By: essorkm Tue, 20 Apr 2010 21:54:26 +0000 1. maybe Feds should expand it to a RICO action to include ratings agency as part of the ‘racketeering criminal enterprise’.

2. GS white lie (head fake) in the pitchbook – note slides on “diversification” of everything extraneous except for the fundamentals of the underlying mortgages themselves

By: fdestin Sat, 17 Apr 2010 15:47:02 +0000 I felt compelled to comment as I am surprised you use the allegations made by the SEC as proof rather than using the underlying evidence. I read the complaints in depth and could not find much of a smoking gun.

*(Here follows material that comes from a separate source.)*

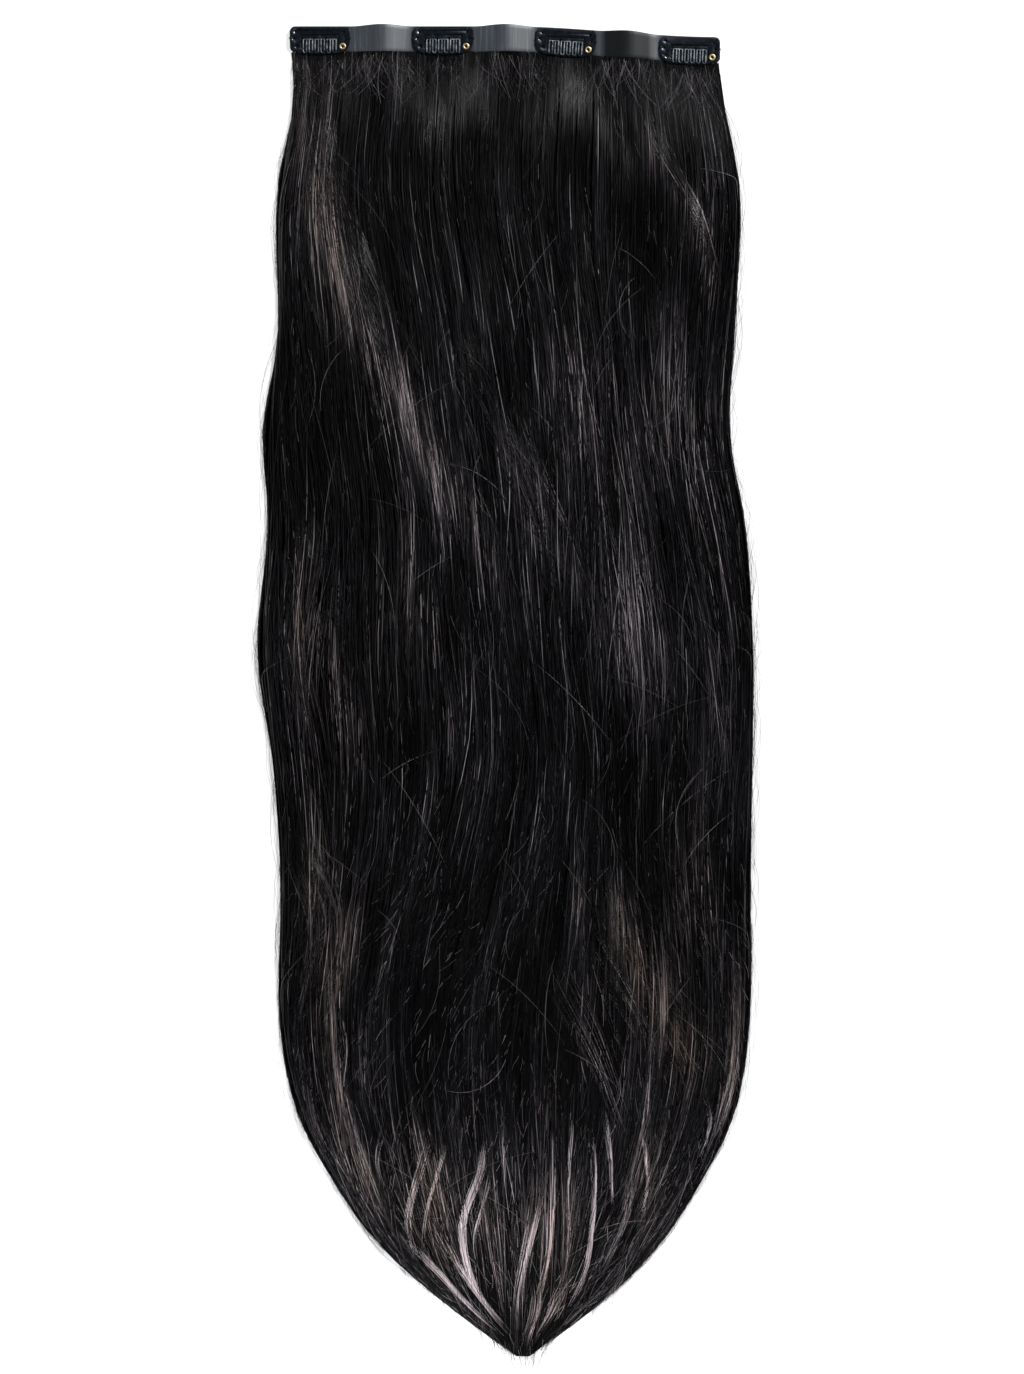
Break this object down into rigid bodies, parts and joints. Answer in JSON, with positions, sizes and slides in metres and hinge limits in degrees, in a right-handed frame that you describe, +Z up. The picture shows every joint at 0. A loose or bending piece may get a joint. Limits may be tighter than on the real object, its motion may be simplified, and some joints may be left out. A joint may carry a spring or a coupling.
{
  "type": "clip-in hair extension",
  "caption": "Long dark hair weft on a thin flat band, with sprung comb clips along the band that snap into a wearer's own hair.",
  "frame": {"origin": "on the surface that the weft lies on, below the middle of its outline", "axes": "+X along the band towards the end that lies lower, +Y from the hair's tip towards the band, +Z up, out of the clips' faces"},
  "size_m": [0.2288, 0.6274, 0.008],
  "materials": {
    "polyurethane": "satin, smooth sheet",
    "clip_steel": "gloss black spring steel",
    "eyelet_brass": "polished",
    "hair": "natural black hair, glossy strands"
  },
  "bodies": {
    "weft": {"weft_band": "polyurethane", "hair": "hair", "clip_1_frame": "clip_steel", "clip_1_eyelet": "eyelet_brass", "clip_2_frame": "clip_steel", "clip_2_eyelet": "eyelet_brass", "clip_3_frame": "clip_steel", "clip_3_eyelet": "eyelet_brass", "clip_4_frame": "clip_steel", "clip_4_eyelet": "eyelet_brass"},
    "comb_1": {"clip_1_comb": "clip_steel"},
    "comb_2": {"clip_2_comb": "clip_steel"},
    "comb_3": {"clip_3_comb": "clip_steel"},
    "comb_4": {"clip_4_comb": "clip_steel"}
  },
  "joints": [
    {"name": "comb_1_snap", "type": "hinge", "parent": "weft", "child": "comb_1", "pos_m": [-0.08623, 0.30892, 0.00195], "axis": [-1, 0, 0], "range_deg": [0, 40]},
    {"name": "comb_2_snap", "type": "hinge", "parent": "weft", "child": "comb_2", "pos_m": [-0.02888, 0.30892, 0.00195], "axis": [-1, 0, 0], "range_deg": [0, 40]},
    {"name": "comb_3_snap", "type": "hinge", "parent": "weft", "child": "comb_3", "pos_m": [0.02823, 0.30793, 0.00195], "axis": [-0.9982, 0.0608, 0], "range_deg": [0, 40]},
    {"name": "comb_4_snap", "type": "hinge", "parent": "weft", "child": "comb_4", "pos_m": [0.08568, 0.30419, 0.00195], "axis": [-0.9994, 0.0355, 0], "range_deg": [0, 40]}
  ]
}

The crux of the case is based on the following:

“On January 12, 2007, Tourre spoke by telephone with ACA about the proposed transaction. Following that conversation, on January 14, 2007, ACA sent an email to the GS&Co sales representative raising questions about the proposed transaction and referring to Paulson’s equity interest. The email, which had the subject line “Call with Fabrice [Tourre] on Friday,” read in pertinent part: “I certainly hope I didn’t come across too antagonistic on the call with Fabrice [Tourre] last week but the structure looks difficult from a debt investor perspective. I can understand Paulson’s equity perspective but for us to put our name on something, we have to be sure it enhances our reputation.”

And then:

“On January 16, 2007, the GS&Co sales representative forwarded that email to Tourre. As of that date, Tourre knew, or was reckless in not knowing, that ACA had been misled into believing Paulson intended to invest in the equity of ABACUS 2007-AC1.”

It’s really slim at best. Your interpretation of this is: “it told ACA that Paulson had a long position in the deal when in fact he was entirely short.”

I cannot read this myself, merely that ACA seemed to believe that Paulson was going long and that Tourre was aware of that possibility, not that he misrepresented amything pro-actively. Nuances matter.

By: leungsite Sat, 17 Apr 2010 07:24:47 +0000 Removing a golden egg from a chicken (client) and chicken never dies. How lucky is GS, winning either way by shedding undisclosed risks onto customers. Now is the time for retribution.